Understand that the DAG runs at the end of its schedule period, rather than at the beginning of it. The execution time is not the actual run time, but rather the start timestamp of its schedule period.

Resources:

  1. The scheduler documentation
  2. This article by Chengzhi Zhao describes some common mistakes for scheduling.

template variables

There are some built-in template variables.
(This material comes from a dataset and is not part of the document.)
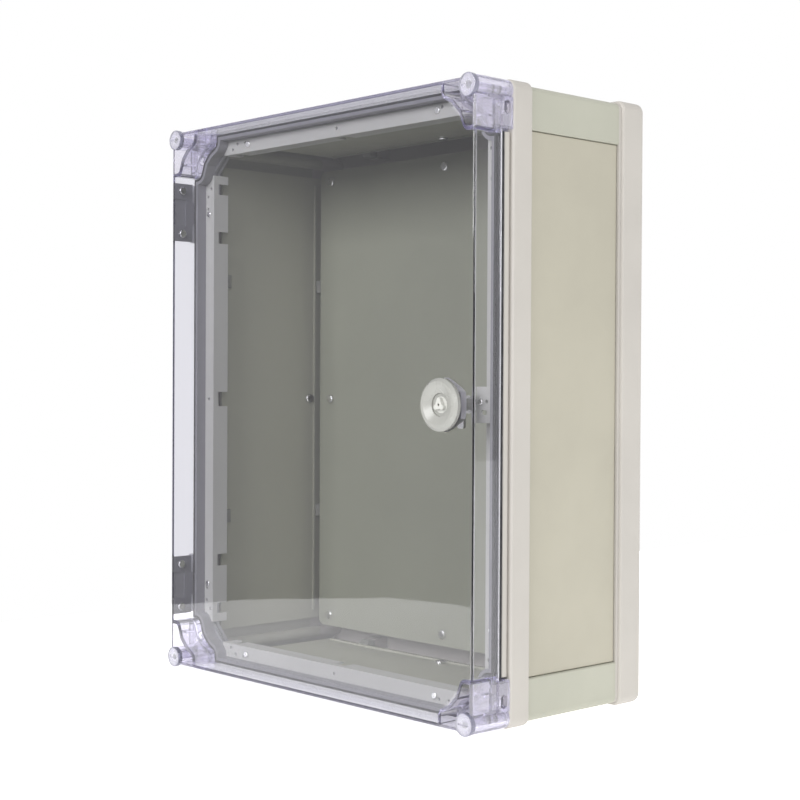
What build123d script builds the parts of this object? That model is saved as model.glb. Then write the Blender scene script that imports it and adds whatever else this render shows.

Use {{ ds }} to pass the execution date of the DAG run, which is independent of its actual DAG run date:

py_task = PythonOperator(
    task_id='load_yesterday_data',
    python_callable=export_api_data,
    op_kwargs={
        'yesterday': '{{ ds }}'
    })

From this article by Xinran Waibel.

Hooks

Hooks are interfaces to external platforms and databases like Postgres, S3; and there is a long list of available hooks

Operators

An operator represents a single task and there is a long list of all available operators.

project structure

There is no strict project structure, but following some best-practices these are recommended directories:

  • config
  • dags
  • operators
  • hooks
  • docs
  • tests